«La libertà di stampa in Italia sta precipitando: siamo passati dal 49esimo posto – oggi occupato dagli Stati Uniti – al 73esimo, tra Moldavia e Nicaragua (vedi classifica 2015 di Reporter Senza Frontiere, ndr). C’è un tentativo di imbavagliare chi s’impegna a far circolare l’informazione». Lo ha detto il neosegretario della Fnsi, Raffaele Lorusso, in un incontro con gli allievi della scuola di giornalismo della Lumsa.
Perché il nostro Paese si trovi in una simile condizione si può comprendere solo considerando le specificità italiane, ha spiegato Lorusso, quali la permanenza della reclusione in carcere per i giornalisti che diffamano a mezzo stampa, la mai risolta questione dei conflitti d’interesse e della normativa anti-trust. Ma l’aspetto più delicato è senza dubbio l’aggravarsi del fenomeno delle minacce fisiche ai giornalisti e delle “querele temerarie”. «Su questo l’Italia dovrebbe essere più chiara – ha sottolineato Lorusso – Non possiamo innamorarci dell’Europa solo nelle questioni economiche: serve una presa di posizione anche su questi temi».
Diffamazione, serve un tetto ai risarcimenti. La depenalizzazione del reato di diffamazione a mezzo stampa, che nel nostro ordinamento è ancora sanzionato con il carcere, resta una delle grandi battaglie del sindacato. «Sarebbe sufficiente cancellare il reato e introdurre un tetto per i risarcimenti economici», ha suggerito Lorusso. Il segretario si è poi espresso sulla questione delle intercettazioni: «Il dovere del giornalista non è quello di tenere segrete le notizie, ma di farle circolare, come ha ribadito la Corte Europea dei diritti dell’uomo.
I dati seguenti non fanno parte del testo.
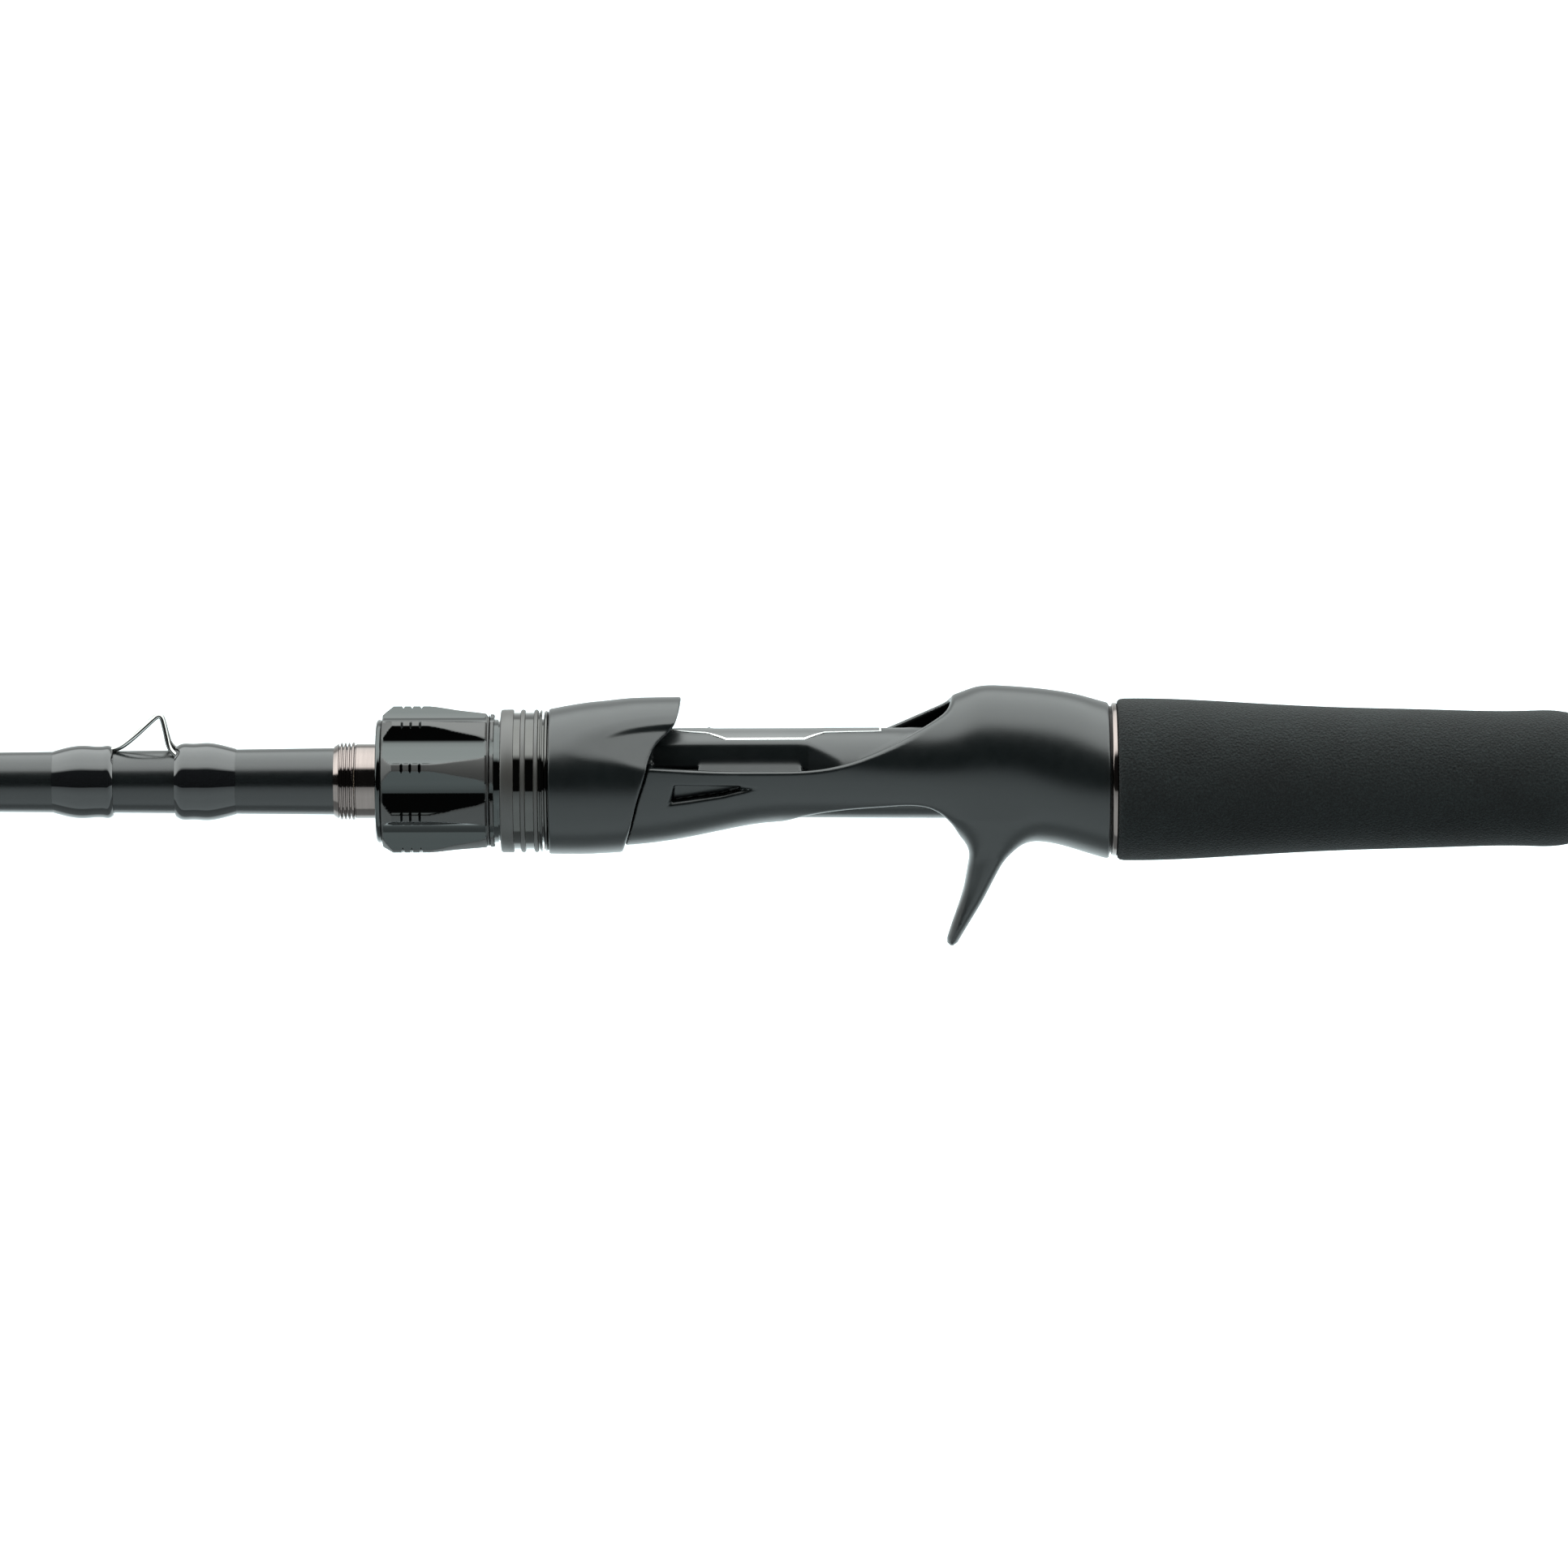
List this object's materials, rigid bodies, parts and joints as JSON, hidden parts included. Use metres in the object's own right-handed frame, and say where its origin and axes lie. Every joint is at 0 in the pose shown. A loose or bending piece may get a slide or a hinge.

Del resto, la democrazia si nutre d’informazione».
L’accesso alla professione giornalistica è un’altra anomalia italiana. «Se per le altre professioni il percorso è chiaro, non si può dire lo stesso per il giornalismo – ha detto Lorusso – colpa di una legge ormai datata e in parte demolita (n. 69/63 istitutiva dell’Ordine dei giornalisti, ndr)». Tra l’altro, “bisogna sfatare il luogo comune che sono gli allievi delle scuole di giornalismo a rubare il posto di lavoro agli altri”. «La verità la dicono i numeri: oggi poco meno del 20% dei giornalisti arriva dalle scuole (cioè 240 l’anno) – ha precisato Lorusso – Se noi avessimo una legge chiara avremmo risolto il problema del turnover. Nei fatti è il nostro mercato del lavoro che non è in grado di assorbire 120mila persone, quante sono iscritte all’Ordine». Una soluzione, secondo il segretario, è lasciare solo l’assegnazione del praticantato classico agli editori e la selezione dei praticanti alle scuole di giornalismo. «Tutto il resto che ci danneggia, anche sul piano della qualità, va eliminato (ricongiungimenti, praticantati freelance e d’ufficio, ndr) – ha ribadito Lorusso – Quello che può salvare l’informazione è la qualità».